↓
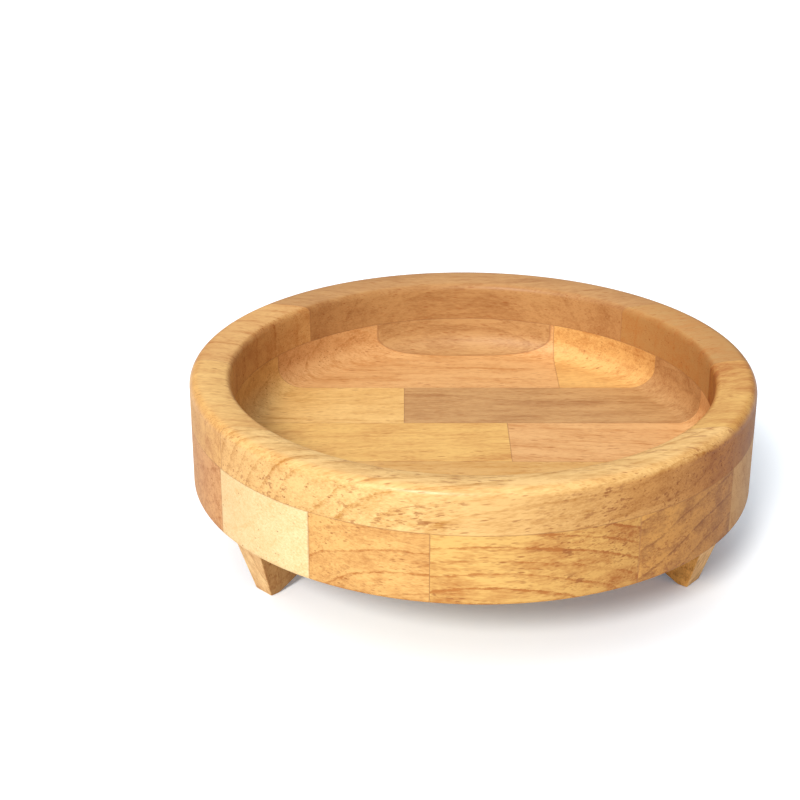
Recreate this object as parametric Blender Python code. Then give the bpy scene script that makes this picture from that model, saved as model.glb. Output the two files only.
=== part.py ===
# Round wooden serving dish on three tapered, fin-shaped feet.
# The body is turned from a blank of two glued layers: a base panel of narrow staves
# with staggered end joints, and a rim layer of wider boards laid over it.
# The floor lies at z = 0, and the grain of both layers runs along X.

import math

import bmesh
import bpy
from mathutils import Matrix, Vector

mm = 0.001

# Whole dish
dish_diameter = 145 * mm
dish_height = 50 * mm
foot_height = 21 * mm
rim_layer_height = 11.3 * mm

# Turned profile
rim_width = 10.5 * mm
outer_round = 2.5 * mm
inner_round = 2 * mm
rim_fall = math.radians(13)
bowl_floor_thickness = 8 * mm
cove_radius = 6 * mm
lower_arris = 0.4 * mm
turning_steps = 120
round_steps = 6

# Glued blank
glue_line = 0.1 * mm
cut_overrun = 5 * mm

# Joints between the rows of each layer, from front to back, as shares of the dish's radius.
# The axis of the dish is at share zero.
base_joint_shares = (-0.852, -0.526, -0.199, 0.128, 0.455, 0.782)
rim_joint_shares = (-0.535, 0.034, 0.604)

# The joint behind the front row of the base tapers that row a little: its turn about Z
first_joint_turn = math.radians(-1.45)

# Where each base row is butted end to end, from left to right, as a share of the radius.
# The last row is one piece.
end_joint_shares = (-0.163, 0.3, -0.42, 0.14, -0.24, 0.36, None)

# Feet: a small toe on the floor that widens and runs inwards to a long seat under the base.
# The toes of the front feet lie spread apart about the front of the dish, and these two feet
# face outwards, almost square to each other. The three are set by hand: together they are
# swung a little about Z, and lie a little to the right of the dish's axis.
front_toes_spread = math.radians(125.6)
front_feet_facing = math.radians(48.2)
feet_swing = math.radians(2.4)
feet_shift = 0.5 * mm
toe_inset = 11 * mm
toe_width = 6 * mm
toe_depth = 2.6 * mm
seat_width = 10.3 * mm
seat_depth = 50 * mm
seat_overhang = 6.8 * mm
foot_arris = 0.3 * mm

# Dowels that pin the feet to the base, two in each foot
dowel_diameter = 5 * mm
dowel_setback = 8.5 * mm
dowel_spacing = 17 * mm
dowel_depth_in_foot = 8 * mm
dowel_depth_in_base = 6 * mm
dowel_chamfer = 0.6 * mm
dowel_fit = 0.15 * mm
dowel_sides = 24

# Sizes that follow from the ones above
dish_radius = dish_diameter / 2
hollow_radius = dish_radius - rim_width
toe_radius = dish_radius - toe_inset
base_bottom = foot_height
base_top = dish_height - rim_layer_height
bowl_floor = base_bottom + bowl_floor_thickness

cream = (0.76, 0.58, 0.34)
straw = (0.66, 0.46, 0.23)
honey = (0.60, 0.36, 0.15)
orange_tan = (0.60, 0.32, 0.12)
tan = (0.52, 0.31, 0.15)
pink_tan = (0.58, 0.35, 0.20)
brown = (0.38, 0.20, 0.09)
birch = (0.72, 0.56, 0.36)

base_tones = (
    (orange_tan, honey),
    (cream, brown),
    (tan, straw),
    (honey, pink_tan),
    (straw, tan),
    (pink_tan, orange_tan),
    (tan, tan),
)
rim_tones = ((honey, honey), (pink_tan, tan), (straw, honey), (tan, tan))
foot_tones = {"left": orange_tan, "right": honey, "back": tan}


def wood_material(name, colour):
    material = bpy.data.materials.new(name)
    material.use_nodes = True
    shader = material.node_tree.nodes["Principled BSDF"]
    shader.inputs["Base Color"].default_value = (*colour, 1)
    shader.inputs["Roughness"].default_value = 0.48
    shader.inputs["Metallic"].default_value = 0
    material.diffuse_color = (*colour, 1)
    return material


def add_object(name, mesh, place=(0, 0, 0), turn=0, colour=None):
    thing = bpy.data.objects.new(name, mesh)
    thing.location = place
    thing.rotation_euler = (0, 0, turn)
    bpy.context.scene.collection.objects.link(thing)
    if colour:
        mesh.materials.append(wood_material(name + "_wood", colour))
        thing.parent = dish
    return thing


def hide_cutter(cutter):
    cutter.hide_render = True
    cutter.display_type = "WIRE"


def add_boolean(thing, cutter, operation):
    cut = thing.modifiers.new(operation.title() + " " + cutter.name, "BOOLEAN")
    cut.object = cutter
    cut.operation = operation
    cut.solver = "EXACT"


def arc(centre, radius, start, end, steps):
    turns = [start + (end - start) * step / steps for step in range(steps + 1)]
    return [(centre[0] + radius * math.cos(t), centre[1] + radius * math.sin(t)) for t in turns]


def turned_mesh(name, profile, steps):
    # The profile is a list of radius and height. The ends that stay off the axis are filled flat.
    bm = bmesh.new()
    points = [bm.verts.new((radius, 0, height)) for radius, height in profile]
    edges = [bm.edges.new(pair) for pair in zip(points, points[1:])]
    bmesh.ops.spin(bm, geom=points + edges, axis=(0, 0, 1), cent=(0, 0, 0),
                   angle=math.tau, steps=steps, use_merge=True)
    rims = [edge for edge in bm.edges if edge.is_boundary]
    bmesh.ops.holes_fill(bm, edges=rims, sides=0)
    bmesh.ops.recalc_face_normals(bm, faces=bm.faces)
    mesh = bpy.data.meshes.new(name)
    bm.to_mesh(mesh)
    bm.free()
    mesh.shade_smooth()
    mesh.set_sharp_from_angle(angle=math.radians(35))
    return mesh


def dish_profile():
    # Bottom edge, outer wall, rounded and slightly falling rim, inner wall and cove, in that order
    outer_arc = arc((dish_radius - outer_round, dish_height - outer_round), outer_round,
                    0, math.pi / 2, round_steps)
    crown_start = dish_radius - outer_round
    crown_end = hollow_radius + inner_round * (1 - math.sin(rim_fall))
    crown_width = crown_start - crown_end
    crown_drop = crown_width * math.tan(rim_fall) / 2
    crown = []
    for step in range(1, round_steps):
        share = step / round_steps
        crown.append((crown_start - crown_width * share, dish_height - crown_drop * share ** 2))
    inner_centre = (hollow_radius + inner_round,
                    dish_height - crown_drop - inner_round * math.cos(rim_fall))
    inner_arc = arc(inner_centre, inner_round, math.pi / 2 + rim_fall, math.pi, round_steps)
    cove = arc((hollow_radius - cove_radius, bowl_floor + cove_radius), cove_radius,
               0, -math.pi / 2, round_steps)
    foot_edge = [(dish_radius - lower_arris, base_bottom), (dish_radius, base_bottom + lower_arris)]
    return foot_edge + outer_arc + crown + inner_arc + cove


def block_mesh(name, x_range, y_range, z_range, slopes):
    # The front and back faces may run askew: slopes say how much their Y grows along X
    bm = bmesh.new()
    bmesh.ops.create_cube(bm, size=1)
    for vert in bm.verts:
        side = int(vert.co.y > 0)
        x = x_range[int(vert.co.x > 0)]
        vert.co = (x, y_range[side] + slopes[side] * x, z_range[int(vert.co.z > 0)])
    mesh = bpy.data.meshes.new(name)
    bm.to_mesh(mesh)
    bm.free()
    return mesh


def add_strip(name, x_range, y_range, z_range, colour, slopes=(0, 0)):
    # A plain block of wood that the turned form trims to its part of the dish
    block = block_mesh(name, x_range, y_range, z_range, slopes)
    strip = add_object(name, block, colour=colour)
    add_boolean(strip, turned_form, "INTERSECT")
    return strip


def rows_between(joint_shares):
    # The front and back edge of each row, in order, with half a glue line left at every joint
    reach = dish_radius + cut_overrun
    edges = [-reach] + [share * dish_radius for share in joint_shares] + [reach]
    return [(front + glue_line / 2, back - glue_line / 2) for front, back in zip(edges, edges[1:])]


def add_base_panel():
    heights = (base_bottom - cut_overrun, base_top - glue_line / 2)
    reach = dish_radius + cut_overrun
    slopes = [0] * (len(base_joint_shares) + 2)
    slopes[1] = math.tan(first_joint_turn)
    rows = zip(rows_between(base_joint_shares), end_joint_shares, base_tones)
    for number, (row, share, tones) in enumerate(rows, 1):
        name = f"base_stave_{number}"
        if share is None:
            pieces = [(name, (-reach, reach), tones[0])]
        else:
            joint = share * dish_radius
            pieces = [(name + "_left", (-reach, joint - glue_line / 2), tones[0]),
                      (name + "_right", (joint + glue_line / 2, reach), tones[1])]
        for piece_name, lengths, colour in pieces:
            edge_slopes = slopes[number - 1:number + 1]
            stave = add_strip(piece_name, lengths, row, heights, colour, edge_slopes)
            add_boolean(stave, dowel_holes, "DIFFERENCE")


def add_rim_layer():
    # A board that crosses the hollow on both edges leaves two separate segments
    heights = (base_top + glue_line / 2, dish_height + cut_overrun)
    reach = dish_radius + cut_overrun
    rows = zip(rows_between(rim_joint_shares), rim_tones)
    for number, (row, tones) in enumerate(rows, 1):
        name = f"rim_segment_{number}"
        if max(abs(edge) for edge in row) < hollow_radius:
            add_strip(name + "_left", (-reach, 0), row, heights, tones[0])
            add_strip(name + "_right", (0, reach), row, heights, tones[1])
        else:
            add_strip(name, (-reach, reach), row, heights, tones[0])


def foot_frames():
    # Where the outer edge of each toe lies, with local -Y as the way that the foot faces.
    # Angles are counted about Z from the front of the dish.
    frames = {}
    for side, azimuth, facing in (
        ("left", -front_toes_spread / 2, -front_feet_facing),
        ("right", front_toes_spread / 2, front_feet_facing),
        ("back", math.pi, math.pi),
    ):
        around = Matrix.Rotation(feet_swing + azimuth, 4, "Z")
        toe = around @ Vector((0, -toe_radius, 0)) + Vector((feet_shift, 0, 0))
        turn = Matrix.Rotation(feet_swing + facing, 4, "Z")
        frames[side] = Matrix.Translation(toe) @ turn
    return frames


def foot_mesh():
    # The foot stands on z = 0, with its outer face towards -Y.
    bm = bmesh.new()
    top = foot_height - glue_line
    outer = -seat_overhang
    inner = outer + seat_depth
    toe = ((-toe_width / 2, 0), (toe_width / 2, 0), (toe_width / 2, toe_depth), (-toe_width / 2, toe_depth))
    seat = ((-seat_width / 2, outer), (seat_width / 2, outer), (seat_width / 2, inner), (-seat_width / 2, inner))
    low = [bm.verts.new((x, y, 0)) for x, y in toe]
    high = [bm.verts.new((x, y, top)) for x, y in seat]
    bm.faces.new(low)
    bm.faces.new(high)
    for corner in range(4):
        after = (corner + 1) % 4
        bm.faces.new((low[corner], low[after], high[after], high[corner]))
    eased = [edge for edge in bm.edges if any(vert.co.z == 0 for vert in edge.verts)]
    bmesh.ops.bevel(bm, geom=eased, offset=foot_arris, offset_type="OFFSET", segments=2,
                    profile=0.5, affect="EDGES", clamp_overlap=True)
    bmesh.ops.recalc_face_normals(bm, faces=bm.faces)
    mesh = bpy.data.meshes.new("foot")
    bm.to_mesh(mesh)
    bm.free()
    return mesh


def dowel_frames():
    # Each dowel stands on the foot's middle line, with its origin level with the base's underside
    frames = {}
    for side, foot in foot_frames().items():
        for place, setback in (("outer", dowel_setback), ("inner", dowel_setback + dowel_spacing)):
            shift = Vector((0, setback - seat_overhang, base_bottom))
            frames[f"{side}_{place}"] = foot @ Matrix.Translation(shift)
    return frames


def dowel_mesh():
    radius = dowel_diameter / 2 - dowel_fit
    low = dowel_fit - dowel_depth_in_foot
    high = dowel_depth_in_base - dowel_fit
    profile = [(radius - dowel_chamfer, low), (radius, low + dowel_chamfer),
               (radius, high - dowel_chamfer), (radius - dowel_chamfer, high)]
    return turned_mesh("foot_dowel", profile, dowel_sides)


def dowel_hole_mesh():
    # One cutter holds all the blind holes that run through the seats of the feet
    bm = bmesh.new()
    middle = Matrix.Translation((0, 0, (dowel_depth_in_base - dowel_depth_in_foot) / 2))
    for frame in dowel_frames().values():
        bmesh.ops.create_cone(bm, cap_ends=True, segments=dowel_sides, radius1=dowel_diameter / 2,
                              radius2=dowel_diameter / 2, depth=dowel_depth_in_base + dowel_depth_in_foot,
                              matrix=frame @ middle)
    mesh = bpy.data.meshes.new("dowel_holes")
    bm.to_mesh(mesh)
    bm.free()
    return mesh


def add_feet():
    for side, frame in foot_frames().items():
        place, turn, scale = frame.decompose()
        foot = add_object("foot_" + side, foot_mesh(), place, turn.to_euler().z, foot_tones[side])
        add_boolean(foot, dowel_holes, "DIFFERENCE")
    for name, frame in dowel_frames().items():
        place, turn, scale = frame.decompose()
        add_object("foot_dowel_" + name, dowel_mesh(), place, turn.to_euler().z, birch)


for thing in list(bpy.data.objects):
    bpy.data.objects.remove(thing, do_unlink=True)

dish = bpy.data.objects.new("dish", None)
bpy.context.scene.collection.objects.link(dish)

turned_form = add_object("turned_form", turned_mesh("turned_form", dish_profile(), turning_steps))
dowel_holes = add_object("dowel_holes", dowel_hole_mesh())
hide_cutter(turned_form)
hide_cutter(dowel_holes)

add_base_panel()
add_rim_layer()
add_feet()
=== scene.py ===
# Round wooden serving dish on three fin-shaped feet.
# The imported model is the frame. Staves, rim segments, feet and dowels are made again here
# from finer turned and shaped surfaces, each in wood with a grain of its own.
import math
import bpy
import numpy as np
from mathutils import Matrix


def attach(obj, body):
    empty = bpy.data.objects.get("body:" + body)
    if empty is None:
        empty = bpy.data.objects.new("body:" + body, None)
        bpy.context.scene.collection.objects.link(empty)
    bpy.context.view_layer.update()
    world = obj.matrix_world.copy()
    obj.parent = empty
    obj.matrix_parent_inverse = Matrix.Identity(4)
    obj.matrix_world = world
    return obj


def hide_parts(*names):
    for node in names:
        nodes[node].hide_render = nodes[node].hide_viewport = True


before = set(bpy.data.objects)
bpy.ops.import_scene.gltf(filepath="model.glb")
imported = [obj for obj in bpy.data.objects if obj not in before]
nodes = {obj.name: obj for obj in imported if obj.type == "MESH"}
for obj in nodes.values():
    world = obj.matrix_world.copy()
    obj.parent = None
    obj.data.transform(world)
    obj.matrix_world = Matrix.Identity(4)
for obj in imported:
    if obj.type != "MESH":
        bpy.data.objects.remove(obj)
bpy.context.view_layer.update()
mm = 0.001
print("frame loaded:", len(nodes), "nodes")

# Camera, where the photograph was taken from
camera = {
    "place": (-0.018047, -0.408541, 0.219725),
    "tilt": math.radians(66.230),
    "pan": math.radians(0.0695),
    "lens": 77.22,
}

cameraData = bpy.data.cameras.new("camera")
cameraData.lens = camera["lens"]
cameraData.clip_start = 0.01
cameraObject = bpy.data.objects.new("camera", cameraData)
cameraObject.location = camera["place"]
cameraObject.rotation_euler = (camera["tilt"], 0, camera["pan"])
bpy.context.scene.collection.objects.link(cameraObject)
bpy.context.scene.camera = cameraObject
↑
### Work instructions
Beginning at the top of the data, extract each line through the line containing "first_joint_turn = math.radians(-1.45)" and return those lines exactly, with nothing added.

### Written reply
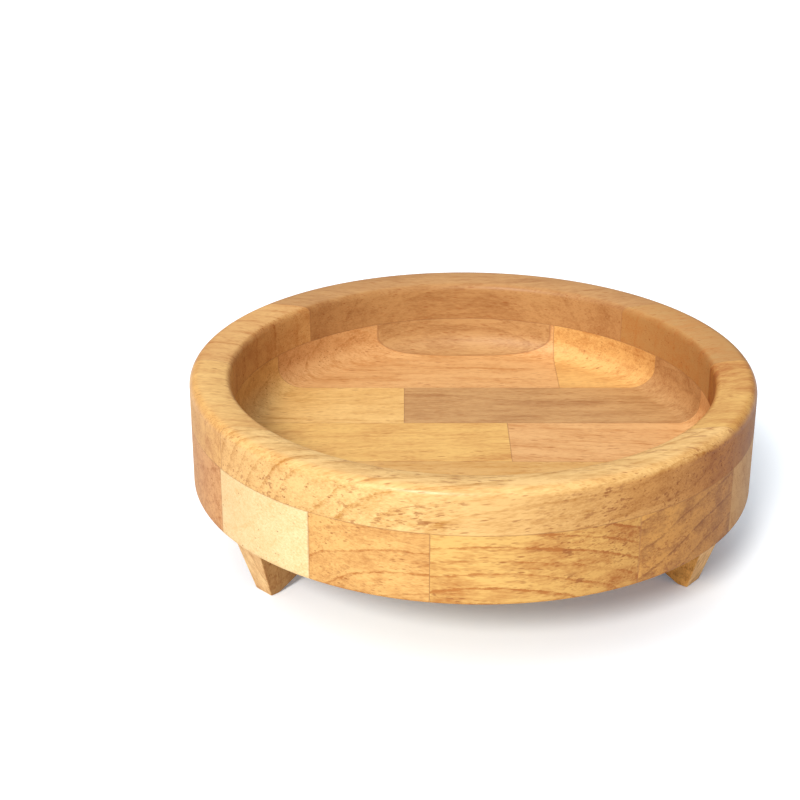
Recreate this object as parametric Blender Python code. Then give the bpy scene script that makes this picture from that model, saved as model.glb. Output the two files only.
=== part.py ===
# Round wooden serving dish on three tapered, fin-shaped feet.
# The body is turned from a blank of two glued layers: a base panel of narrow staves
# with staggered end joints, and a rim layer of wider boards laid over it.
# The floor lies at z = 0, and the grain of both layers runs along X.

import math

import bmesh
import bpy
from mathutils import Matrix, Vector

mm = 0.001

# Whole dish
dish_diameter = 145 * mm
dish_height = 50 * mm
foot_height = 21 * mm
rim_layer_height = 11.3 * mm

# Turned profile
rim_width = 10.5 * mm
outer_round = 2.5 * mm
inner_round = 2 * mm
rim_fall = math.radians(13)
bowl_floor_thickness = 8 * mm
cove_radius = 6 * mm
lower_arris = 0.4 * mm
turning_steps = 120
round_steps = 6

# Glued blank
glue_line = 0.1 * mm
cut_overrun = 5 * mm

# Joints between the rows of each layer, from front to back, as shares of the dish's radius.
# The axis of the dish is at share zero.
base_joint_shares = (-0.852, -0.526, -0.199, 0.128, 0.455, 0.782)
rim_joint_shares = (-0.535, 0.034, 0.604)

# The joint behind the front row of the base tapers that row a little: its turn about Z
first_joint_turn = math.radians(-1.45)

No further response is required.